Wheelchair-bound since a car accident in 1986, Simbikangwa was a proponent of “Hutu Power”, an ideology promoted by Hutu extremists, and was in charge of spying on the opposition’s press outlets. He also contributed to the creation of “Radio Mille Collines”, where, for years, he voiced virulent anti-Tutsi propaganda on the air, encouraging those who would carry out the massacre against Tutsi “cockroaches”.

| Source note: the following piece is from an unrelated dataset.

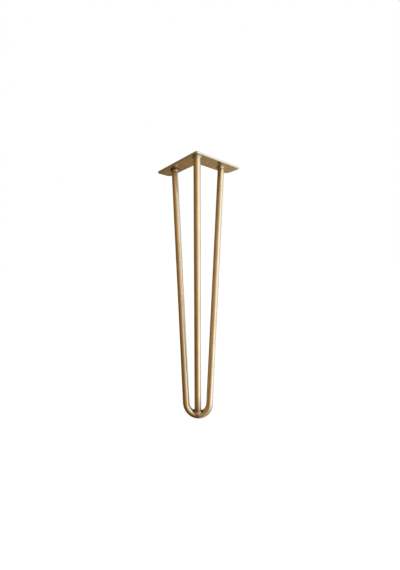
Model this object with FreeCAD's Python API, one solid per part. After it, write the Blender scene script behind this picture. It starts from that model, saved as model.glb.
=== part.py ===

Pascal Simbikangwa faces the somewhat lesser charge of genocide and instead is accused of complicity - a charge that carries a life in jail if found guilty and the court so decides. One report gives this narrative as to how Pascal Simbikangwa got in court -

In July 1994, when the Hutu Power movement was ousted by Tutsi rebels of the Rwandan Patriotic Front, Simbikangwa fled with his family, heading for the Democratic Republic of Congo. His mother and his wife died in a refugee camp near the Rwandan border; he continued on to Kenya and Cameroon, eventually sneaking into the French Indian Ocean territory of Mayotte in 2005, where he tried to blend in with the many Rwandans living in the capital, Mamoudzou. In 2008, Simbikangwa was arrested by French border police for involvement in trafficking fake identity papers. The former captain was accused of fabricating more than 3,000 documents and pocketing 80,000 euros. Soon enough, the police found out who exactly they had taken into custody. In 2009, Mayotte’s attorney general called for a formal investigation into Simbikangwa for homicide. He was subsequently transferred to a prison in mainland France.

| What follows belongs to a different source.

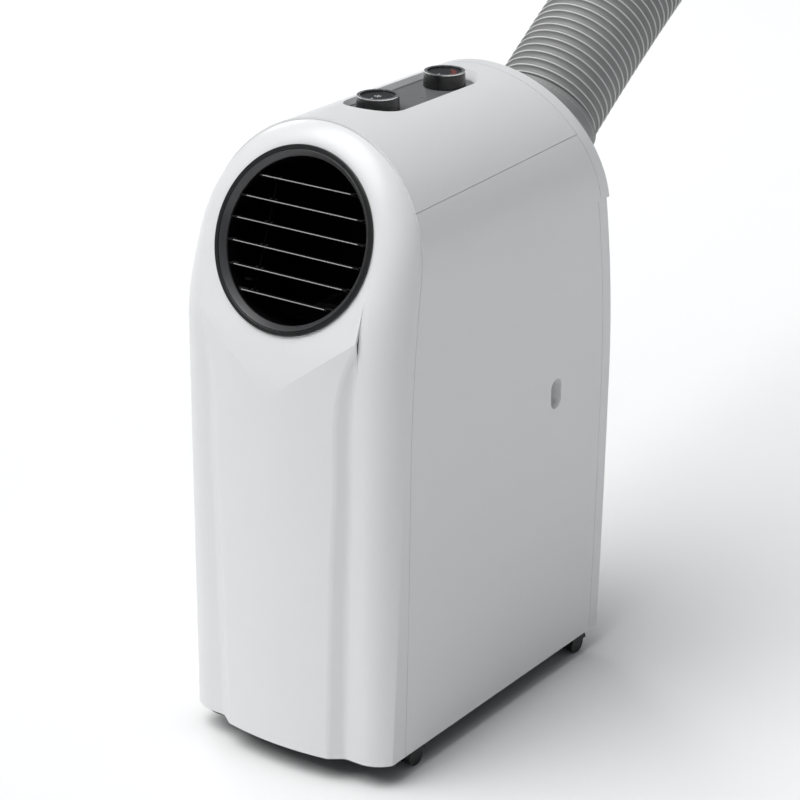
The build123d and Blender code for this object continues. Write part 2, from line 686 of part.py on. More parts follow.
def make_compressor():
    """Welded can on a triangular foot, with its accumulator bottle."""
    can = rod((0, -120, 50), (0, -120, 222), 54)
    dome = Solid.make_cone(54, 30, 16, Plane((0, -120, 222)))
    foot = rod((0, -120, 46), (0, -120, 50), 72)
    bottle = rod((74, -120, 70), (74, -120, 190), 17)
    strap = block(50, 60, -126, -114, 120, 140)
    holes = [rod((x, y, 40), (x, y, 52), 4.5) for x, y in mount_points()]
    return cut_all(merged([can, dome, foot, bottle, strap]), holes)


def mount_points():
    return [(63 * math.sin(math.radians(a)), -120 + 63 * math.cos(math.radians(a))) for a in (60, 180, 300)]


def make_compressor_mounts():
    mounts = []
    for x, y in mount_points():
        low = rod((x, y, 27.5), (x, y, 46), 9)
        mounts.append(low + rod((x, y, 45), (x, y, 50.5), 4.4) + rod((x, y, 50), (x, y, 54), 6.5))
    return Compound([part for mount in mounts for part in mount.solids()])


def pipe(points, radius, bend):
    route = FilletPolyline(*points, radius=bend)
    section = Plane(origin=points[0], z_dir=route % 0) * Circle(radius)
    return sweep(section, path=route)


def make_refrigerant_pipes():
    """Discharge and suction lines between the compressor and the two coils."""
    suction = pipe([(74, -120, 190), (74, -120, 262), (74, -150, 262), (-122, -150, 262), (-122, -84, 262),
                    (-122, -84, 394), (-122, -44, 394), (-108, -44, 394)], 4.0, 6)
    discharge = pipe([(0, -120, 238), (0, -120, 290), (-106, -120, 290), (-106, 105, 290), (-122, 105, 290),
                      (-122, 138, 290), (-108, 138, 290)], 4.0, 6)
    return Compound([suction.solids()[0], discharge.solids()[0]])


# ------------------------------------------------------------------ electrics, drain, screws
def make_control_box():
    box = block(40, 112, 0, 40, 500, 600)
    return box - block(42, 110, 2, 41, 502, 598)


def make_capacitor():
    return rod((60, 20, 502.1), (60, 20, 566), 15) + rod((56, 20, 566), (56, 20, 572), 2) + \
        rod((64, 20, 566), (64, 20, 572), 2)


def make_cord_gland():
    """Bushing in the rear shell where the mains lead would enter."""
    x, z = -112, 520
    y = rear_surface_y(z)
    sleeve = rod((x, y - 14, z), (x, y + 10, z), 8.8)
    collar = rod((x, y + 2.0, z), (x, y + 5, z), 12)
    return sleeve + collar - rod((x, y - 20, z), (x, y + 20, z), 4.2)


def make_drain_spigot():
    """Condensate outlet low on the back."""
    nut = rod((drain_x, rear_face_y - 10, drain_z), (drain_x, rear_face_y - 5.3, drain_z), 11)
    neck = rod((drain_x, rear_face_y - 6, drain_z), (drain_x, rear_face_y + 0.6, drain_z), 8)
    flange = rod((drain_x, rear_face_y, drain_z), (drain_x, rear_face_y + 3, drain_z), 12)
    spout = rod((drain_x, rear_face_y + 2.5, drain_z), (drain_x, rear_face_y + 24, drain_z), 7)
    bore = rod((drain_x, rear_face_y - 11, drain_z), (drain_x, rear_face_y + 25, drain_z), 5)
    return merged([nut, neck, flange, spout]) - bore


def screw(head, direction, radius, length):
    """Pan-head screw with a cross recess, its head's underside at the given point."""
    tip = tuple(h + d * length for h, d in zip(head, direction))
    crown = tuple(h - d * radius * 0.8 for h, d in zip(head, direction))
    body = rod(head, tip, radius * 0.5) + rod(crown, head, radius)
    plane = Plane(origin=crown, z_dir=direction)
    slot = plane * (Box(radius * 1.3, radius * 0.3, radius * 0.8) + Box(radius * 0.3, radius * 1.3, radius * 0.8))
    return body - slot


def make_recess_screws():
    screws = []
    for side in (-1, 1):
        head = (side * (front_half_width - 20), recess_screw_y, recess_screw_z)
        screws.append(screw(head, (-side, 0, 0), 4.6, 14))
    return Compound([part for item in screws for part in item.solids()])


def make_shell_screws():
    """Screws up the sides of the rear shell and through the outlet flange."""
    screws = [screw(point, (0, -1, 0), 4.0, 14) for point in screw_points()]
    return Compound([part for item in screws for part in item.solids()])


# ------------------------------------------------------------------ exhaust hose
def hose_route():
    """Corner points of the hose: out of the outlet, then easing over towards the level."""
    points = [Vector(*along_outlet(0.1))]
    angle = hose_tilt
    for bend in (0.0,) + hose_bends:
        angle -= bend
        step = Vector(0, math.cos(math.radians(angle)), math.sin(math.radians(angle))) * hose_run
        points.append(points[-1] + step)
    return points


def make_hose():
    points = hose_route()
    radii = [0.45 * hose_run / math.tan(math.radians(bend) / 2) for bend in hose_bends]
    print("hose bend radii", [round(r) for r in radii])
    route = FilletPolyline(*points, radius=radii)
    section = Plane(origin=points[0], z_dir=route % 0) * (Circle(hose_outer) - Circle(hose_inner))
    hose = sweep(section, path=route)
    print("hose length", round(route.length), "volume ratio",
          round(hose.volume / (math.pi * (hose_outer ** 2 - hose_inner ** 2) * route.length), 4))
    return hose


def make_hose_cuff():
    """Clamping cuff round the hose end, against the outlet lip."""
    return rod(along_outlet(0.4), along_outlet(26), hose_outer + 3.5, hose_outer)


def make_window_nozzle():
    """Adapter at the far end: round sleeve opening into a flat mouth."""
    points = hose_route()
    axis = (points[-1] - points[-2]).normalized()
    start = points[-1]

    def section(distance, half_x, half_up, corner):
        plane = Plane(origin=start + axis * distance, x_dir=(1, 0, 0), z_dir=axis)
        return (plane * RectangleRounded(2 * half_x, 2 * half_up, corner)).wire()

    outer = Solid.make_loft([section(20, 67, 67, 66), section(90, 105, 36, 22)], ruled=True)
    inner = Solid.make_loft([section(20, 64, 64, 63), section(90, 102, 33, 19)], ruled=True)
    sleeve = rod(start + axis * 0.05, start + axis * 20, 67, 60)
    lip = Plane(origin=start + axis * 95, x_dir=(1, 0, 0), z_dir=axis) * Box(216, 78, 10)
    mouth = Plane(origin=start + axis * 95, x_dir=(1, 0, 0), z_dir=axis) * Box(203, 65, 14)
    return (outer - inner) + sleeve + (lip - mouth)


# ------------------------------------------------------------------ write every piece
middle_shell = make_middle_shell()
parts = {
    "front_shell": make_front_shell(),
    "top_cover": make_top_cover(middle_shell),
    "side_panel_left": make_side_panel(middle_shell, -1),
    "side_panel_right": make_side_panel(middle_shell, 1),
    "rear_shell": make_rear_shell(),
    "rear_grille": make_rear_grille(),
    "air_filter": make_air_filter(),
    "base_pan": make_base_pan(),
    "vent_bezel": make_vent_bezel(),
    "vent_drum": make_vent_drum(),
    "slat_link": make_slat_link(),
    "control_plate": make_control_plate(),
    "mode_knob": make_knob(knob_y[0]),
    "mode_knob_trim": make_knob_trim(knob_y[0]),
    "thermostat_knob": make_knob(knob_y[1]),
    "thermostat_knob_trim": make_knob_trim(knob_y[1]),
    "mode_switch": make_switch(knob_y[0]),
    "thermostat": make_switch(knob_y[1]),
    "divider_plate": make_divider_plate(),
    "drip_tray": make_drip_tray(),
    "evaporator_fins": make_fins(-64, -24, 349, 590, 108),
    "evaporator_bends": make_bends(-64, -24, 349, 590, 108),
    "blower_scroll": make_blower_scroll(),
    "blower_wheel": make_wheel(scroll_y[0] + 8, scroll_y[1] - 8, scroll_z, 72, 24, scroll_y[0] - 30),
    "blower_motor": make_motor(scroll_y[0] - 42, scroll_y[0] - 0.1, scroll_z, 36, scroll_y[0]),
    "condenser_fins": make_fins(118, 158, condenser_low, 322, 108),
    "condenser_bends": make_bends(118, 158, condenser_low, 322, 108),
    "exhaust_fan_housing": make_exhaust_housing(),
    "exhaust_wheel": make_wheel(exhaust_y[0] + 8, exhaust_y[1] - 8, exhaust_z, 78, 24, exhaust_y[0] - 30),
    "exhaust_motor": make_motor(exhaust_y[0] - 50, exhaust_y[0] - 0.1, exhaust_z, 40, exhaust_y[0]),
    "exhaust_duct": make_exhaust_duct(),
    "outlet_collar": make_outlet_collar(),
    "compressor": make_compressor(),
    "compressor_mounts": make_compressor_mounts(),
    "refrigerant_pipes": make_refrigerant_pipes(),
    "control_box": make_control_box(),
    "capacitor": make_capacitor(),
    "cord_gland": make_cord_gland(),
    "drain_spigot": make_drain_spigot(),
    "recess_screws": make_recess_screws(),
    "shell_screws": make_shell_screws(),
    "hose_duct": make_hose(),
    "hose_cuff": make_hose_cuff(),
    "window_nozzle": make_window_nozzle(),
}
for index in range(slat_count):
    parts[f"slat_{index + 1}"] = make_slat(index)
for corner, (x, y) in zip(("front_left", "front_right", "rear_left", "rear_right"), caster_points()):
    parts[f"caster_fork_{corner}"] = make_caster_fork(x, y)
    parts[f"caster_wheels_{corner}"] = make_caster_wheels(x, y)

for name, shape in parts.items():
    save(name, shape)
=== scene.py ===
import bpy
import json
import math
from mathutils import Matrix, Vector


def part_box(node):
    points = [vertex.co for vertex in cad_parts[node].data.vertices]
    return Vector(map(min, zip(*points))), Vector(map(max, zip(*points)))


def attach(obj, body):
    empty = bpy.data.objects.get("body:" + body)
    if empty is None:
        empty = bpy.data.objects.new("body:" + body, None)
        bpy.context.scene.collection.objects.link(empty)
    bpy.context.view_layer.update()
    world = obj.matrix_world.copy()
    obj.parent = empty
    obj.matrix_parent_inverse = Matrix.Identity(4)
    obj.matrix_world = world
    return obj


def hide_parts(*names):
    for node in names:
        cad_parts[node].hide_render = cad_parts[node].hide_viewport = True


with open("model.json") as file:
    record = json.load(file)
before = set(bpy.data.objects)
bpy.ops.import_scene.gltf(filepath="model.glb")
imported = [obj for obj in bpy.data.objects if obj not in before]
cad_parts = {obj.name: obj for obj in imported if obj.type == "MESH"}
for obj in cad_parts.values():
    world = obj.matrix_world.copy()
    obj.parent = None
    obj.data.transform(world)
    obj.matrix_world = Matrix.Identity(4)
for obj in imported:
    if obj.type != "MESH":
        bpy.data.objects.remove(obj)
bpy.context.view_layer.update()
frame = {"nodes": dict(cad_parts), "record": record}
MM = 0.001

# ------------------------------------------------------------------ places worked out from the frame
KNOB_CENTRES = {}
for dial in ("mode_knob", "thermostat_knob"):
    low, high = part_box(dial)
    KNOB_CENTRES[dial] = Vector(((low[0] + high[0]) / 2, (low[1] + high[1]) / 2, high[2]))

JOINTS = {joint["name"]: joint for joint in frame["record"]["behaviour"]["joints"]}

VENT_TILT = math.radians(20.5)      # lean of the vent face
VENT_CENTRE = Vector((0, -0.2195, 0.593))
VENT_ACROSS = Vector((1, 0, 0))
VENT_UP = Vector((0, math.sin(VENT_TILT), math.cos(VENT_TILT)))
VENT_OUT = Vector((0, -math.cos(VENT_TILT), math.sin(VENT_TILT)))

HOSE_RADIUS = 66 * MM
HOSE_BORE = 60 * MM
RIB_PITCH = 10.6 * MM
RIB_DEPTH = 4.2 * MM
CUFF_WALL = 3.5 * MM
CUFF_LENGTH = 26 * MM
RIB_HIGHLIGHT_RADIUS = 0.9 * MM       # radius of the light band painted round each rib crest as a highlight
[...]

The BBC has this on its website -

Many of the victims' families have been eagerly awaiting the trial.

Dafroza Gauthier, who lost more than 80 members of her family in the genocide, has been working for the past 12 years with her husband, Alain, to build the case against Pascal Simbikangwa. She told reporters the trial was "an important moment for the victims who have been waiting for this trial for 20 years - for them, for their families, but also for French people who were certainly misinformed at the time of the events during the genocide". Rwandan Justice Minister Johnston Busingye said the start of the trial was a "good sign".

A lawyer working with the prosecution, Clemence Bectarte, told the BBC many of the suspects of the Rwandan genocide "have lived in total impunity" after seeking refuge in France in the late 1990s. "Of course it is late, but it's never too late," she said.

The trial is expected to last seven weeks.

France has been accused of not doing enough to stop the genocide in Rwanda, and of delaying the extradition of genocide suspects.

The BBC's Kigali correspondent Prudent Nsengiyumva adds -

Although Pascal Simbikangwa only had the rank of captain, as head of the country's secret service he is accused of being one of the most significant people in organising the genocide. He is accused of drawing up lists of high-profile Tutsis and Hutus opposed to the government to be killed in the capital, Kigali. He then allegedly instructed the soldiers and militia on how they should carry out the slaughter. He denies all the charges. He lost his legs in a car accident in 1986 and has used a wheelchair ever since. As he could no longer fight in the army, he joined the secret service. He is accused of personally torturing people from his wheelchair. Rwanda's government has long accused France of having supported the genocidal regime. Paris denies this but the two countries have fallen out. This trial has been well received in Kigali and may lead to a diplomatic rapprochement.